July 16, 2013

Homemade Pesto using basil and almonds (or any nuts, realy)

I love pesto - it's so simple and so good on hot, buttered pasta. I also have a favorite cold pasta salad that is as simple as adding pesto and black (ripe) olives to tortellini or ravioli... however I have to admit I'm not a huge fan of pine nuts. I made my first pesto back in the early 90's by using traditional ingredients but over the years started to use 'whatever I had on hand' which was usually pecans, walnuts or almonds. And to be honest, I found I liked them just fine! Best of all, I could usually whip up pesto on the spur of the moment without a special trip to the store, as I usually planted a bit of basil in my gardens.

Well, I do not have a 'garden' currently, but I do have a little planter I built out of an old pallet I found half submerged in our creek bed, which I assume has been there since the house was built by the original owner in 2007/2008. I planted simple kitchen favorites like parsley, basil, cilantro, green onions and rosemary and chives (although my rosemary didn't grow and the chives were skinny little things that soon killed themselves off). But the basil? Oh, as you can tell from the photos, the hot and wet weather we've had has made my basil go crazy! Even though we use it regularly in sauces, salads and pizza, I can't keep up! So today... is a pesto kind of day!

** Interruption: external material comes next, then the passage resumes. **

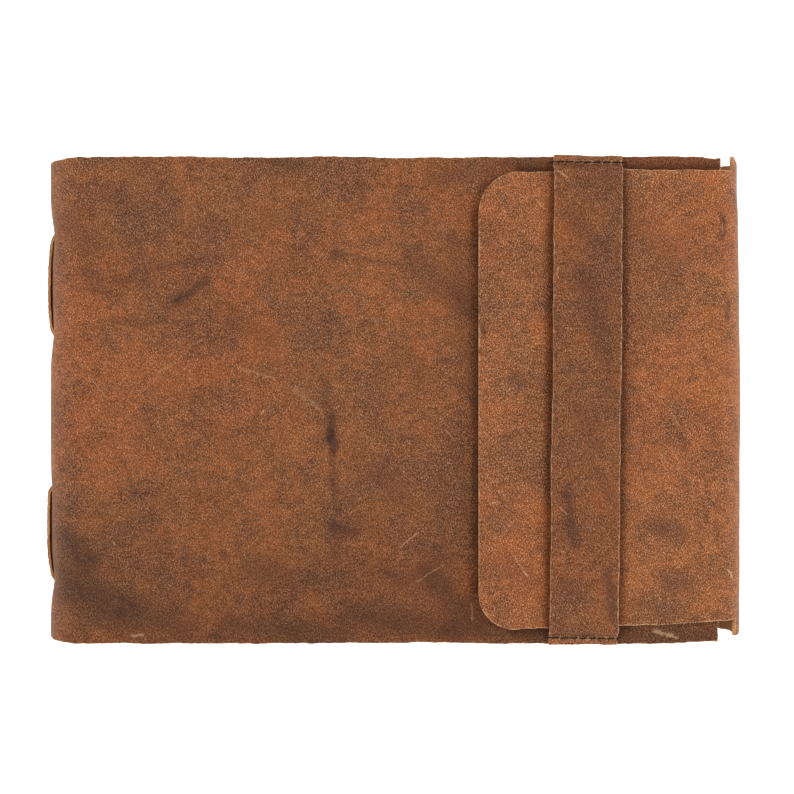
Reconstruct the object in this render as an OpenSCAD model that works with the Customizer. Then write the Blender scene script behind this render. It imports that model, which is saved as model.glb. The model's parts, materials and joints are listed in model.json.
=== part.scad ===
// Leather notebook cover: one wrap-around hide with a strapped flap, and ten sewn sections of
// paper tied to its spine with leather thongs. It lies on its back cover: +X points to the
// fore-edge, +Y to the head, +Z up through the front cover. Origin: middle of the underside.

/* [Hide] */
// Half of the overall length along X, thong loops and fore-edge included
half_length = 128.6; // [110:0.1:160]
// Height of the hide along Y
hide_h = 177.4; // [160:0.1:220]
// Thickness of the leather
leather_t = 1.8; // [1.4:0.1:2.2]
// How far the rounded spine reaches past the flat of the covers
spine_bulge = 13.4; // [12:0.1:15]
// How far the rounded fore-edge reaches past the flat of the back cover
fore_bulge = 10.6; // [9:0.1:12]
// Narrowing of the spine at its head and at its tail
spine_relief = 0.8; // [0:0.1:1.5]

/* [Front cover] */
// Right edge of the front cover at the head, from the middle
front_edge_head = 118.4; // [117:0.1:119]
// Right edge of the front cover at the tail, from the middle
front_edge_tail = 117.4; // [116:0.1:118.5]

/* [Flap] */
// Free edge of the flap, from the middle
flap_tip = 30.4; // [15:0.1:40]
// Head edge of the flap, from the middle
flap_head = 83.1; // [80:0.1:83.2]
// Tail edge of the flap at its free end, from the middle
flap_tail = 82.9; // [80:0.1:83.1]
// Tail edge of the flap where it meets the fore-edge, from the middle
flap_tail_fold = 79.2; // [76:0.1:82]
// Radius of the flap's two free corners
flap_corner_r = 14.5; // [8:0.5:20]

/* [Strap] */
// Width of the strap
strap_w = 25.4; // [18:0.1:32]
// Middle of the strap, from the middle of the cover
strap_x = 69.3; // [60:0.1:76]
// Tilt of the strap about the vertical, head end towards the fore-edge
strap_tilt = 0.62; // [0:0.02:1]
// Distance of each stitch row from the strap's end
stitch_inset = 2.5; // [2:0.1:3]
// Distance from one stitch to the next
stitch_pitch = 3.35; // [3:0.05:4]
// Stitches in each row
stitch_count = 9; // [7:2:9]
// Thickness of the strap's sewing thread
stitch_d = 0.8; // [0.6:0.05:1]

/* [Binding] */
// Slits of the spine, in pairs along Y: the head thong's, then the tail thong's
slit_y = [61.2, 24, -31.5, -66.4];
// Width of each thong
thong_w = 8.4; // [6:0.2:9]
// Thickness of each thong
thong_t = 1; // [0.8:0.1:1.1]
// Length of each thong's tail inside the spine
thong_tail = 14; // [8:1:16]
// Thickness of the binding thread
thread_d = 0.6; // [0.4:0.05:0.65]

/* [Pages] */
// Thickness of one sewn section
section_t = 2.25; // [2:0.05:2.4]
// Width of a page
page_w = 231.5; // [200:0.5:232]
// Height of a page
page_h = 174.4; // [150:0.2:175]

/* [Hidden] */
section_count = 10;
clear = 0.3;                    // gap between pieces that move apart
section_gap = 0.25;             // gap between two sections
fold_gap = 0.12;                // gap between two panels at a fold
side_slack = 0.1;               // gap on each side of a thong in its slit
arc_steps = 18;                 // flats in a quarter turn of a fold
past = 40;                      // reach of a cutting solid past what it cuts

// Heights of the layers
block_z0 = leather_t + section_gap;
block_h = section_count * section_t + (section_count - 1) * section_gap;
cover_t = block_z0 + block_h + section_gap + leather_t;
flap_z0 = cover_t + clear;
flap_z1 = flap_z0 + leather_t;
strap_z0 = flap_z1 + clear;

// Spine: half an ellipse from the back cover's underside to the front cover's top
thong_gap = 0.1;
spine_cx = -(half_length - thong_t - thong_gap - spine_bulge);
spine_cz = cover_t / 2;
back_spine_fold = 215.7;        // angle of the fold between back cover and spine
front_spine_fold = 360 - back_spine_fold;

// Fore-edge: half an ellipse from the back cover's underside to the flap's top
fore_cx = half_length - fore_bulge;
fore_cz = flap_z1 / 2;
fore_fold = 21;                 // angle of each fold of the fore-edge wall, from its middle

// Outline of the hide in plan: the fore-edge end tapers a little
hide_y = hide_h / 2;
fore_tail_y = hide_y - 1.6;
spine_y = hide_y - spine_relief;

// Strap, in its own frame, with Y along it
strap_end = hide_y + 0.05;
strap_lift_y = max(flap_head, flap_tail) + 0.4;
strap_drop = 1.9;               // length of the ramp that climbs over the flap's edge
ramp_steps = 6;

// A run of the ellipse about [cx, cz] with half axes a, b, from angle t0 to t1
function arc(cx, cz, a, b, t0, t1, n = arc_steps) =
    [for (i = [0:n]) let (t = t0 + (t1 - t0) * i / n) [cx + a * cos(t), cz + b * sin(t)]];

function flipped(points) = [for (i = [len(points) - 1:-1:0]) points[i]];

function spine_arc(depth, t0, t1) =
    arc(spine_cx, spine_cz, spine_bulge - depth, spine_cz - depth, t0, t1);

function fore_arc(depth, t0, t1) =
    arc(fore_cx, fore_cz, fore_bulge - depth, fore_cz - depth, t0, t1);

// Eases from 0 to 1
function ease(s) = s * s * (3 - 2 * s);

// Extrudes a profile drawn in X and Z along Y, from y0 to y1
module along_y(y0, y1) {
    translate([0, y1, 0]) rotate([90, 0, 0]) linear_extrude(height = y1 - y0) children();
}

// Extrudes a profile drawn in Y and Z along X, centred, width w
module along_x(w) {
    rotate([90, 0, 90]) linear_extrude(height = w, center = true) children();
}

// The hide's outline in plan, up to the fore-edge, as a tall block
module hide_outline() {
    linear_extrude(height = past * 3, center = true)
        polygon([[-half_length, -hide_y], [0, -hide_y], [half_length, -fore_tail_y],
                 [half_length, hide_y], [-half_length, hide_y]]);
}

// Back cover, flat, curling up to the spine on the left and to the fore-edge on the right
module back_panel() {
    color("saddlebrown") intersection() {
        along_y(-hide_y, hide_y) polygon(concat(
            spine_arc(0, back_spine_fold, 270),
            fore_arc(0, -90, -fore_fold),
            flipped(fore_arc(leather_t, -90, -fore_fold)),
            flipped(spine_arc(leather_t, back_spine_fold, 270))));
        hide_outline();
    }
}

// Spine, with a slit for each end of each thong
module spine_panel() {
    gap_angle = asin(fold_gap / spine_cz);
    color("sienna") difference() {
        along_y(-spine_y, spine_y) polygon(concat(
            spine_arc(0, front_spine_fold + gap_angle, back_spine_fold - gap_angle),
            flipped(spine_arc(leather_t, front_spine_fold + gap_angle,
                              back_spine_fold - gap_angle))));
        for (y = slit_y)
            translate([-half_length, y, spine_cz])
                cube([past / 2, thong_t + 2 * side_slack, thong_w + 2 * side_slack],
                     center = true);
    }
}

// Front cover, flat, curling down to the spine on the left, with a cut right edge
module front_panel() {
    color("saddlebrown") intersection() {
        along_y(-hide_y, hide_y) polygon(concat(
            spine_arc(0, front_spine_fold, 90),
            [[half_length, cover_t], [half_length, cover_t - leather_t]],
            flipped(spine_arc(leather_t, front_spine_fold, 90))));
        linear_extrude(height = past * 3, center = true)
            polygon([[-half_length, -hide_y], [front_edge_tail, -hide_y],
                     [front_edge_head, hide_y], [-half_length, hide_y]]);
    }
}

// Part of the hide that stands over the fore-edge of the pages
module fore_edge_wall() {
    gap_angle = asin(fold_gap / fore_cz);
    color("sienna") intersection() {
        along_y(-hide_y, hide_y) polygon(concat(
            fore_arc(0, gap_angle - fore_fold, fore_fold - gap_angle),
            flipped(fore_arc(leather_t, gap_angle - fore_fold, fore_fold - gap_angle))));
        hide_outline();
    }
}

// Tongue that folds over the front cover and tucks under the strap
module closure_flap() {
    r = flap_corner_r;
    color("peru") intersection() {
        along_y(-hide_y, hide_y) polygon(concat(
            fore_arc(0, fore_fold, 90),
            [[flap_tip, flap_z1], [flap_tip, flap_z0]],
            flipped(fore_arc(leather_t, fore_fold, 90))));
        linear_extrude(height = past * 3, center = true) polygon(concat(
            arc(flap_tip + r, flap_head - r, r, r, 90, 180),
            arc(flap_tip + r, r - flap_tail, r, r, 180, 270),
            [[half_length, -flap_tail_fold], [half_length, flap_head]]));
    }
}

// Height of the strap's underside at a distance y from its middle
function strap_rise(y) =
    let (s = (strap_lift_y + strap_drop - abs(y)) / strap_drop)
    cover_t + (strap_z0 - cover_t) * ease(min(1, max(0, s)));

// Strap across the front cover: sewn down at both ends, and lifted over the flap between
module closure_strap() {
    ramp = [for (i = [0:ramp_steps]) strap_lift_y + strap_drop * (1 - i / ramp_steps)];
    stations = concat([strap_end], ramp);
    ys = concat([for (y = stations) -y], flipped(stations));
    color("tan") translate([strap_x, 0, 0]) rotate([0, 0, -strap_tilt]) along_x(strap_w)
        polygon(concat([for (y = ys) [y, strap_rise(y)]],
                       flipped([for (y = ys) [y, strap_rise(y) + leather_t]])));
}

// One row of saddle stitches through strap and front cover; the row's first and last
// stitches step down from the strap on to the front cover
module stitch_row(side) {
    row_y = side * (strap_end - stitch_inset);
    top_z = cover_t + leather_t + stitch_d / 4;
    low_z = cover_t + stitch_d / 4;
    under_z = cover_t - leather_t + stitch_d / 2;
    half_row = stitch_count * stitch_pitch / 2;
    color("black") translate([strap_x, 0, 0]) rotate([0, 0, -strap_tilt])
        translate([0, row_y, 0]) {
            for (i = [0:stitch_count]) {
                x = i * stitch_pitch - half_row;
                outside = i == 0 || i == stitch_count;
                leg_top = outside ? low_z : top_z;
                translate([x, 0, under_z]) cylinder(h = leg_top - under_z, d = stitch_d, $fn = 16);
                translate([x, 0, leg_top]) sphere(d = stitch_d, $fn = 16);
            }
            for (i = [1:stitch_count - 2])
                translate([i * stitch_pitch - half_row, 0, top_z])
                    rotate([0, 90, 0]) cylinder(h = stitch_pitch, d = stitch_d, $fn = 16);
            for (end = [0, 1]) mirror([end, 0, 0])
                translate([-half_row, 0, low_z])
                    rotate([0, atan2(stitch_pitch, leather_t), 0])
                        cylinder(h = norm([stitch_pitch, leather_t]), d = stitch_d, $fn = 16);
            translate([-half_row, 0, under_z])
                rotate([0, 90, 0]) cylinder(h = 2 * half_row, d = stitch_d, $fn = 16);
        }
}

module strap_stitches_head() {
    stitch_row(1);
}

module strap_stitches_tail() {
    stitch_row(-1);
}

// Outer and inner places of a thong: along the spine's outside, and tail inside it
thong_out = -half_length;
thong_in = spine_cx - (spine_bulge - leather_t) * cos(asin(thong_w / 2 / (spine_cz - leather_t)))
           + side_slack;

// Flat thong: outside between its two slits, in through them, and a tail inside at each end
module thong(y_high, y_low) {
    h = thong_t / 2;
    inner = thong_in + thong_t;
    color("chocolate") translate([0, 0, spine_cz])
        linear_extrude(height = thong_w, center = true)
            polygon([[thong_out, y_low - h], [thong_in, y_low - h], [thong_in, y_low - thong_tail],
                     [inner, y_low - thong_tail], [inner, y_low + h],
                     [thong_out + thong_t, y_low + h], [thong_out + thong_t, y_high - h],
                     [inner, y_high - h], [inner, y_high + thong_tail],
                     [thong_in, y_high + thong_tail], [thong_in, y_high + h],
                     [thong_out, y_high + h]]);
}

module binding_thong_head() {
    thong(slit_y[0], slit_y[1]);
}

module binding_thong_tail() {
    thong(slit_y[2], slit_y[3]);
}

// Thread strands that tie the sections down over a thong's two tails
module thread_strands(y_high, y_low) {
    strand_count = 3;
    spread = thong_tail * 0.6;
    strand_h = thong_w + 1;
    color("linen")
        for (i = [0:strand_count - 1])
            let (step = 2 + spread * i / (strand_count - 1))
                for (y = [y_high + step, y_low - step])
                    translate([thong_in + thong_t + thread_d / 2, y, spine_cz])
                        cylinder(h = strand_h, d = thread_d, center = true, $fn = 16);
}

module binding_thread_head() {
    thread_strands(slit_y[0], slit_y[1]);
}

module binding_thread_tail() {
    thread_strands(slit_y[2], slit_y[3]);
}

// A section of folded paper. The folds follow the round of the spine, so the fore-edge is hollow
module page_section(n) {
    z0 = block_z0 + (n - 1) * (section_t + section_gap);
    far = max(abs(z0 - spine_cz), abs(z0 + section_t - spine_cz));
    reach = thong_in + thong_t + thread_d + clear;
    fold_x = spine_cx + (reach - spine_cx) * sqrt(1 - pow(far / (spine_cz - leather_t), 2));
    r = section_t / 2;
    color(n % 2 == 0 ? "cornsilk" : "oldlace") union() {
        along_y(-page_h / 2, page_h / 2)
            polygon(concat(arc(fold_x + r, z0 + r, r, r, 90, 270, 8),
                           [[fold_x + page_w, z0], [fold_x + page_w, z0 + section_t]]));
    }
}

module page_section_01() { page_section(1); }
module page_section_02() { page_section(2); }
module page_section_03() { page_section(3); }
module page_section_04() { page_section(4); }
module page_section_05() { page_section(5); }
module page_section_06() { page_section(6); }
module page_section_07() { page_section(7); }
module page_section_08() { page_section(8); }
module page_section_09() { page_section(9); }
module page_section_10() { page_section(10); }

back_panel();
spine_panel();
front_panel();
fore_edge_wall();
closure_flap();
closure_strap();
strap_stitches_head();
strap_stitches_tail();
binding_thong_head();
binding_thong_tail();
binding_thread_head();
binding_thread_tail();
page_section_01();
page_section_02();
page_section_03();
page_section_04();
page_section_05();
page_section_06();
page_section_07();
page_section_08();
page_section_09();
page_section_10();
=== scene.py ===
"""Looks of the leather notebook cover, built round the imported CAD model, in metres."""

import json
import math

import bpy
import numpy as np
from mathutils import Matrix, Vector, kdtree


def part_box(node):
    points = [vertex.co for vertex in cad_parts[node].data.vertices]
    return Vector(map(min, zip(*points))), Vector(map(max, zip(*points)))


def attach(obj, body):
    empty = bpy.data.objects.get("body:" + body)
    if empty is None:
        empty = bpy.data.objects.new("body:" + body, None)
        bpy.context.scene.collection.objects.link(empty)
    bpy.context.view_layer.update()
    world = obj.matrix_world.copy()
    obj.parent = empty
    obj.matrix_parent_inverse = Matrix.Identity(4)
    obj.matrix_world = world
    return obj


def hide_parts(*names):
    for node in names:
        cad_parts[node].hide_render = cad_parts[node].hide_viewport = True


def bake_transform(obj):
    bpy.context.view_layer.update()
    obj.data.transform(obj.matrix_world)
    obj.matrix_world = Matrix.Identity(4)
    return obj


MM = 0.001
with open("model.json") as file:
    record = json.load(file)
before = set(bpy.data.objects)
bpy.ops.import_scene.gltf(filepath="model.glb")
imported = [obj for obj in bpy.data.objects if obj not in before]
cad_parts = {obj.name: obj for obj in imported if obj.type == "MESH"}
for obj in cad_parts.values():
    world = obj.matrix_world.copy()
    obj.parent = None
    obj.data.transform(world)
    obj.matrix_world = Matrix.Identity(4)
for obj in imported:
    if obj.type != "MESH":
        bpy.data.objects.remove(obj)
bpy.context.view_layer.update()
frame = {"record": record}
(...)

After I gathered my basil and gave it a 'hair cut' - looks much better!

Simple Pesto

3 c fresh basil leaves
3/4 c olive oil
4-5 cloves fresh garlic, minced
1/2 c toasted almonds
salt & pepper to taste

To toast the almonds I place them in a flat pan on the stove and continuously shake and stir over medium high heat until they are golden brown. You can also toast them in the oven on a baking sheet at 450 degrees for about 10 minutes, stirring and tossing a couple times. To the amounts above, use a little more or less of the garlic based on your own tastes. I don't measure the garlic precisely but I would say I probably use about 6 cloves total. I also add a dash of garlic salt sometimes instead of regular salt. I do this if I know I'm making this batch to go on hot pasta or spreading on toasted French bread. To blend, just put everything but the oil into a food processor and pulse process while you drizzle the olive oil in through the top. Pulse just until blended and smooth, don't over do it.